Nouveau changement d’ambiance radical ensuite avec les new-yorkais de DIIV et leur shoegaze. Une prestation qui aura certainement ravi les fans déjà conquis et qui avaient investi les premiers rangs et peut-être laissé les autres quelque peu de marbre. Car le set était parfaitement maîtrisé, presque trop, et sans véritable surprise. Tout était très installé, l’ambiance gentiment planante, et il aura fallu attendre le tout dernier morceau pour que le groupe sorte un peu de son confort pour débrider ses guitares. Ce qu’on appelle faire le job… Leur set terminé, le temps de retourner à la grande scène, The Liminanas avaient déjà entamé le leur. Conséquence, ce n’est jamais simple de prendre en route, mais on en a vu suffisamment pour se faire une petite idée du talent et des limites du groupe. Côté talent, leur musique propose quelque chose d’objectivement atypique, avec des morceaux sans structure clairement définie, le tout porté par une vraie puissance. Batterie emballante, guitares et synthés en symbiose, du souffle. Côté limites, des schémas qui se mettent à tourner en boucle et vous font petit à petit décrocher. Encore une fois, le contexte d’une très grande scène extérieure est sans pitié.
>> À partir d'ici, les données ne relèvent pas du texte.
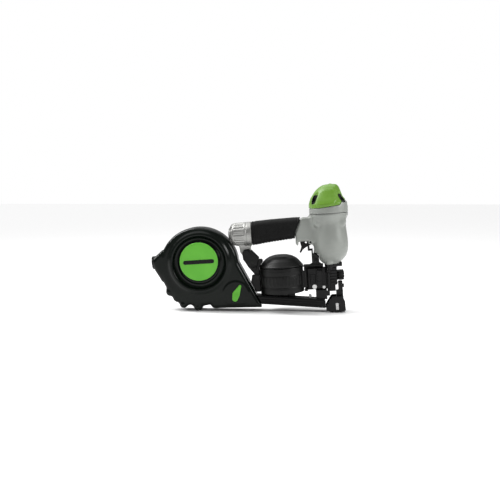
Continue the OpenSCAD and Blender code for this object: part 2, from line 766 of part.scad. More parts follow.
module canister_shell() difference() {
  union() {
    difference() {
      plate_y(drum_split_y, drum_back_y) union() { drum_outline(0); drum_lobes(); }
      for (s = [-1, 1]) hinge_zone(hinge_z + (s > 0 ? 6 : -14.2), hinge_z + (s > 0 ? 14.2 : -6), 0.5);
    }
    hinge_zone(hinge_z - knuckle_h / 2 + 0.2, hinge_z + knuckle_h / 2 - 0.2, 0);
  }
  plate_y(drum_split_y - 1, drum_back_y - 3) intersection() {
    drum_outline(4);
    translate([drum_x - 100, drum_z - 120]) square([240, 240]);
  }
  box([-175, -148], [-13.4, 13.4], [28.5, 42]);
  rod_z(2.05, hinge_z - 14.2, hinge_z + 14.2, hinge_x, drum_split_y);
}

module canister_post() {
  rod_y(11, -14, drum_back_y - 2, hub_x, hub_z);
}

module canister_door() color([0.06, 0.06, 0.06]) difference() {
  union() {
    difference() {
      plate_y(drum_front_y, drum_split_y - gap) union() { drum_outline(0); drum_lobes(); }
      hinge_zone(hinge_z - 6.5, hinge_z + 6.5, 0.5);
      box([-390, hinge_x], [-40, 0], [0, 200]);
    }
    for (a = [0, 180]) translate([hinge_x, drum_split_y, hinge_z]) rotate([a, 0, 0])
      translate([0, 0, knuckle_h / 2 + gap]) cylinder(r1 = knuckle_r, r2 = 4.4, h = 7.4);
    translate([disc_x, drum_front_y + 0.01, disc_z - 3]) rotate([90, 0, 0]) cylinder(r1 = 64, r2 = 55, h = 6);
  }
  plate_y(drum_front_y + 3, drum_split_y + 1) drum_outline(4);
  translate([disc_x, drum_front_y + 3.5, disc_z - 3]) rotate([90, 0, 0]) cylinder(r1 = 60, r2 = 52, h = 6.5);
  rod_y(disc_r + 0.1, drum_front_y - 7, drum_front_y - 5, disc_x, disc_z);
  box([-175, -148], [-13.4, 13.4], [28.5, 42]);
  rod_z(2.05, hinge_z - 14.2, hinge_z + 14.2, hinge_x, drum_split_y);
  rod_y(2.05, -30, 0, latch_pivot[0], latch_pivot[1]);
}

module canister_hinge_pin() color([0.6, 0.6, 0.62])
  rod_z(2, hinge_z - 13.5, hinge_z + 13.5, hinge_x, drum_split_y);

module cover_disc() color([0.4, 0.75, 0.22]) rod_y(disc_r, drum_front_y - 8, drum_front_y - 5, disc_x, disc_z);

module canister_latch() color([0.4, 0.75, 0.22]) {
  plate_y(drum_front_y - 4.5, drum_front_y - 0.3) hull() {
    translate([-204.5, 42]) circle(r = 6.5, $fn = 32);
    translate([-201, 52]) circle(r = 8, $fn = 32);
    translate([-192, 68]) circle(r = 2.5, $fn = 32);
  }
  rod_y(2, drum_front_y - 0.4, -16, latch_pivot[0], latch_pivot[1]);
}

body_housing();
head_gasket();
head_cap();
top_cover();
head_bolts();
head_valve();
head_valve_seal();
head_valve_spring();
cylinder_sleeve();
sleeve_seals();
piston();
piston_ring();
driver_blade();
bumper();
grip_sleeve();
end_cap();
end_cap_gasket();
end_cap_bolts();
inlet_filter();
trigger();
trigger_pin();
trigger_arm();
trigger_valve_body();
valve_plunger();
plunger_spring();
nose_guide();
nose_bolts();
nose_guard();
contact_arm();
contact_spring();
depth_dial();
adjuster_stud();
contact_foot();
cap_retainer();
feed_guide();
feed_cylinder();
feed_piston();
feed_pawl();
feed_spring();
guide_door();
guide_door_pin();
door_latch();
guide_screws();
magazine_base();
magazine_roof();
magazine_cover();
magazine_cover_pin();
nail_platform();
magazine_arm();
arm_bolt();
cap_rail();
rail_cover();
rail_bracket();
cap_feed_cylinder();
cap_feed_claw();
canister_base();
canister_door();
canister_hinge_pin();
cover_disc();
canister_latch();
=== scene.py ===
"""Looks of the pneumatic cap nailer: cast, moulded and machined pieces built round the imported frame.

Lengths in the shape functions are millimetres in the frame of the CAD model; meshes are in metres.
"""
import json
import math
from types import SimpleNamespace

import bpy
import numpy as np
import openvdb
from mathutils import Matrix, Vector


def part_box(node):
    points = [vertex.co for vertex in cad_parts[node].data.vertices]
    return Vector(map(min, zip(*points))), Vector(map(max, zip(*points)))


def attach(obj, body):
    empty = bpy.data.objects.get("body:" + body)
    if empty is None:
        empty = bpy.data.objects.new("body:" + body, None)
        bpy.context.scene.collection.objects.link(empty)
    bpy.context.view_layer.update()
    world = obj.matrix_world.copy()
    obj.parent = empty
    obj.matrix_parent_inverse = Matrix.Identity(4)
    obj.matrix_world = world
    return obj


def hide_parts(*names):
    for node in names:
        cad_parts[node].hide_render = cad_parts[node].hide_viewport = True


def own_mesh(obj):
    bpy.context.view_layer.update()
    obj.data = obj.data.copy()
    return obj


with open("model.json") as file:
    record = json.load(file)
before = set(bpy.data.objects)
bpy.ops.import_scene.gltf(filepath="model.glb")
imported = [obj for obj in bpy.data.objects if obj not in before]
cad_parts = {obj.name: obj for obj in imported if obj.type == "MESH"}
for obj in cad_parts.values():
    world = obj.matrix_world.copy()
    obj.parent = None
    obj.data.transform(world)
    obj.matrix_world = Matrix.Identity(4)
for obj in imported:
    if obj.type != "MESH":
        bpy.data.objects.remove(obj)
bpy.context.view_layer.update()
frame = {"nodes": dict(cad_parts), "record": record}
MM = 0.001
FINE = 0.7
COARSE = 1.1
LEAN = math.radians(4.0)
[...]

Ensuite est venu le vrai temps creux de la journée : certes, James Blake et London Grammar sont, sur le papier, des noms à la notoriété certaine. Mais la prestation totalement statique et sans aucune audace du premier était en dacalage total avec l’esprit d’un festival, où le but est de potentiellement s’intéresser à un artiste pour lequel on ne se serait pas exclusivement déplacé, les seconds ont depuis déjà quelques années basculé du côté d’une pop gentillette et trop ouvertement commerciale pour susciter l’envie d’assister à leur prestation. Mieux valait migrer vers une scène plus modeste pour découvrir les Néerlandais de Klangstof, d’ailleurs tout surpris, et ne s’en cachant pas, d’avoir tant de monde face à eux. Entre pop et post-rock, le groupe a fait étalage de vraies qualités mélodiques. Le tout manquait un peu de folie mais on retiendra leur nom pour le futur.
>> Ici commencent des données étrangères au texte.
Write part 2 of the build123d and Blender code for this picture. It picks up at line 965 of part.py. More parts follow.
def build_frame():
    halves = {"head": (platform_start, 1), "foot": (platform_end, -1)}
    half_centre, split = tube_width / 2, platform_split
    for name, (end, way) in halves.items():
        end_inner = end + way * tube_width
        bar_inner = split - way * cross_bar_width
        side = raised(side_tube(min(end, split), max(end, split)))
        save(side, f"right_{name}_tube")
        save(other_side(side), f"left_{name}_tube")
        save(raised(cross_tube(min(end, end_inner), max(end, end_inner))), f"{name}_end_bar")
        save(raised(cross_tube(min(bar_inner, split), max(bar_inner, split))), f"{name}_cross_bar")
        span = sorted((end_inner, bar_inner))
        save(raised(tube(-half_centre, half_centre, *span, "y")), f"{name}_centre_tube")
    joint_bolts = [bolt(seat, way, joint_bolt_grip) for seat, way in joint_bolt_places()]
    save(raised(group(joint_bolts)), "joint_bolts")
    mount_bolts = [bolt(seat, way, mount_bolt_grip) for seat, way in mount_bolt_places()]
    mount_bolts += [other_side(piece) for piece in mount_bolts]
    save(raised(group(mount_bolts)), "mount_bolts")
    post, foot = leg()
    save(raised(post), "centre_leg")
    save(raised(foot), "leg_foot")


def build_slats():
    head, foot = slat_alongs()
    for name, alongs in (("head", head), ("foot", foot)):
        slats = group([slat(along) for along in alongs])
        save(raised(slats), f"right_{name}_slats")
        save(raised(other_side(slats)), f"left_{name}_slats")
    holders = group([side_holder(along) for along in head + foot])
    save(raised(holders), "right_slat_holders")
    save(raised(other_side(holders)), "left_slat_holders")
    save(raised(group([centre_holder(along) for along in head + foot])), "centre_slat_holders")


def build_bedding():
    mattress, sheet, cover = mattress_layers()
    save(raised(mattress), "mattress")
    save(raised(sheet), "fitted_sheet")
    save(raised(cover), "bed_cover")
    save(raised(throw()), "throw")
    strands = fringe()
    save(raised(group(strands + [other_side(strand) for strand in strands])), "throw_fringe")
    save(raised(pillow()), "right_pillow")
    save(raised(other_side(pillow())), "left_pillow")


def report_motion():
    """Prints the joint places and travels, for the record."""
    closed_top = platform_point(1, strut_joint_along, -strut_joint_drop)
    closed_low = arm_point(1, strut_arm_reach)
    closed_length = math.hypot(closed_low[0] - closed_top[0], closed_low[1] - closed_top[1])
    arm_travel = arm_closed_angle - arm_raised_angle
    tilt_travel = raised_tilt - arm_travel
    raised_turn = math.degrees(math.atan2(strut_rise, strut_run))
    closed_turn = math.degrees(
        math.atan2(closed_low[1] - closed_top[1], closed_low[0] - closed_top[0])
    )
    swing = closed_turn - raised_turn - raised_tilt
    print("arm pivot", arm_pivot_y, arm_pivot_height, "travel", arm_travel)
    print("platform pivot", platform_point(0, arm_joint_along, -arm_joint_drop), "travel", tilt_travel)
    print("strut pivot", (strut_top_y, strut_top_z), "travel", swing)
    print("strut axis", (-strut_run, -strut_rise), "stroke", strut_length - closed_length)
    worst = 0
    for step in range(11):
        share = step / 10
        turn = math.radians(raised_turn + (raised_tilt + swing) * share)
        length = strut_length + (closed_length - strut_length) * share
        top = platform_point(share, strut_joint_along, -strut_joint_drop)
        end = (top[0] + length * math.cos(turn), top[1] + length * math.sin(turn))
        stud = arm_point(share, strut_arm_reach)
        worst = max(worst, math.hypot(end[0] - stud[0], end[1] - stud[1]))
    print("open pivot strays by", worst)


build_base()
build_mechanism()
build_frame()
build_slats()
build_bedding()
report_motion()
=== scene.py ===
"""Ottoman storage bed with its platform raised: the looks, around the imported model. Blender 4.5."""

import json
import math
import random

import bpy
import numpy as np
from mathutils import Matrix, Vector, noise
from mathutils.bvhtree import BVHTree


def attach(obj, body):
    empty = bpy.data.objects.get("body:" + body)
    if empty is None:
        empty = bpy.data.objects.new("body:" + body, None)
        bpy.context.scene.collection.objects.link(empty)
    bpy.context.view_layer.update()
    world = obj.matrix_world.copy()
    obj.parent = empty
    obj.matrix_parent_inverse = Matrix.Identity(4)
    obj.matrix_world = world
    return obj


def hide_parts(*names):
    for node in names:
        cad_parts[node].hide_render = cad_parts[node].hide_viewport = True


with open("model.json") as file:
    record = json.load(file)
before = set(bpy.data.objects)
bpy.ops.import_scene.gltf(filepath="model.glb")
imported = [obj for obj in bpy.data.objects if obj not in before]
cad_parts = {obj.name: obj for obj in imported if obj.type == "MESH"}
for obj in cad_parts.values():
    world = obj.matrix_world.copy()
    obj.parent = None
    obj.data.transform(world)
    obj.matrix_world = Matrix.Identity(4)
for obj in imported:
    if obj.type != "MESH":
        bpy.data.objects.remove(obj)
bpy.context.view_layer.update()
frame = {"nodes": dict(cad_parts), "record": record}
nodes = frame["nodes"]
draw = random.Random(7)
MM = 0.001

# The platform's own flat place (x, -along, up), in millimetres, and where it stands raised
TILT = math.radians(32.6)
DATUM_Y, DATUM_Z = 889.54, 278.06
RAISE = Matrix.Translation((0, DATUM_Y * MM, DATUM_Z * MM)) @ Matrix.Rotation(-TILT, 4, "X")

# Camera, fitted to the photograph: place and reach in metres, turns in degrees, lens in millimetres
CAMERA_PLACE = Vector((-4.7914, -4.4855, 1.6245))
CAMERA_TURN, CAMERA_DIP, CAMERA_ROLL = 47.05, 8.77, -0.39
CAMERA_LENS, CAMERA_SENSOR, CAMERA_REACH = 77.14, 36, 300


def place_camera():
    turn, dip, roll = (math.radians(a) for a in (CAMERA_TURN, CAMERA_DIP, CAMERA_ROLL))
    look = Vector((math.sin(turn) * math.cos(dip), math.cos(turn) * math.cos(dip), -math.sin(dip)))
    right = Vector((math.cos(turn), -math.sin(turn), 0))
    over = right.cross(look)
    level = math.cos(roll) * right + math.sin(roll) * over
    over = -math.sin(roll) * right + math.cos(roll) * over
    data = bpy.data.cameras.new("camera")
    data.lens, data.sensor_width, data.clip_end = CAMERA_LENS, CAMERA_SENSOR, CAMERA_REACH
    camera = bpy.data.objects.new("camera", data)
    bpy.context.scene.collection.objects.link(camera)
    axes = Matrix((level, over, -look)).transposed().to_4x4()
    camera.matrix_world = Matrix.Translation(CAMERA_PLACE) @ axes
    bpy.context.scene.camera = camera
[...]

Nouvel écueil de la programmation ensuite, les deux légendes présentes sur la journée se succédaient et, quand on veut profiter d’un concert dans les meilleures conditions possibles sur un festival d’une telle ampleur, il faut au moins en partie sacrifier l’un au bénéfice de l’autre. Les pionniers de l’électro Kraftwerk se produisaient ainsi juste avant Nick Cave & The Bad Seeds, avec un set son et images en 3D. Impossible de zapper complètement l’évènement, mais on a fait le choix d’être le mieux placés possibles pour Nick Cave. Du début de prestation de Kraftwerk, on retiendra quand même l’émotion d’entendre en direct des morceaux entrés dans l’histoire et des images captivantes. Mais on attendait le climax avec Nick Cave et, si on doutait fort d’être déçus, tous les espoirs ont encore une fois été surpassés. Dès le milieu de l’euphorique Get Ready For Love qui a ouvert le concert, on a compris qu’on allait vivre un très grand moment. Peu importait que le son ne soit pas parfaitement réglé, ce qui a été corrigé rapidement, car Nick Cave était déjà quasiment au milieu du public, saisissant des mains qui n’attendaient que cela, et galvanisant un groupe toujours aussi puissant. D’une générosité sans égal, le regard totalement habité, l’Australien a tout donné et a enchaîné les morceaux de bravoure. Un From Her To Eternity lancé très tôt, un Jubilee Street au final insensé, un magnifique Red Right Hand sur lequel Nick Cave fait chantonner au public le fameux pont instrumental. Et quand il bascule dans les moments plus calmes, l’intensité ne retombe pas. Sa voix et la virtuosité de Warren Ellis font de Bright Horses un moment de grâce, le public chante avec Nick Cave sur le bouleversant Waiting For You, tout comme sur Into My Arms en rappel. Avoir vu un grand nombre de fois l’Australien sur scène au cours des 25 dernières années permet de mesurer son évolution, du personnage ténébreux et presque menaçant qu’il incarnait sur scène à celui d’aujourd’hui, qui étreint littéralement son public. Et pourtant, c’est le même, avec comme fil rouge une croyance totale dans les vertus de la musique, la même ambition de sans cesse repousser les limites. Une fois encore, on repart en se sentant chanceux d’avoir été là.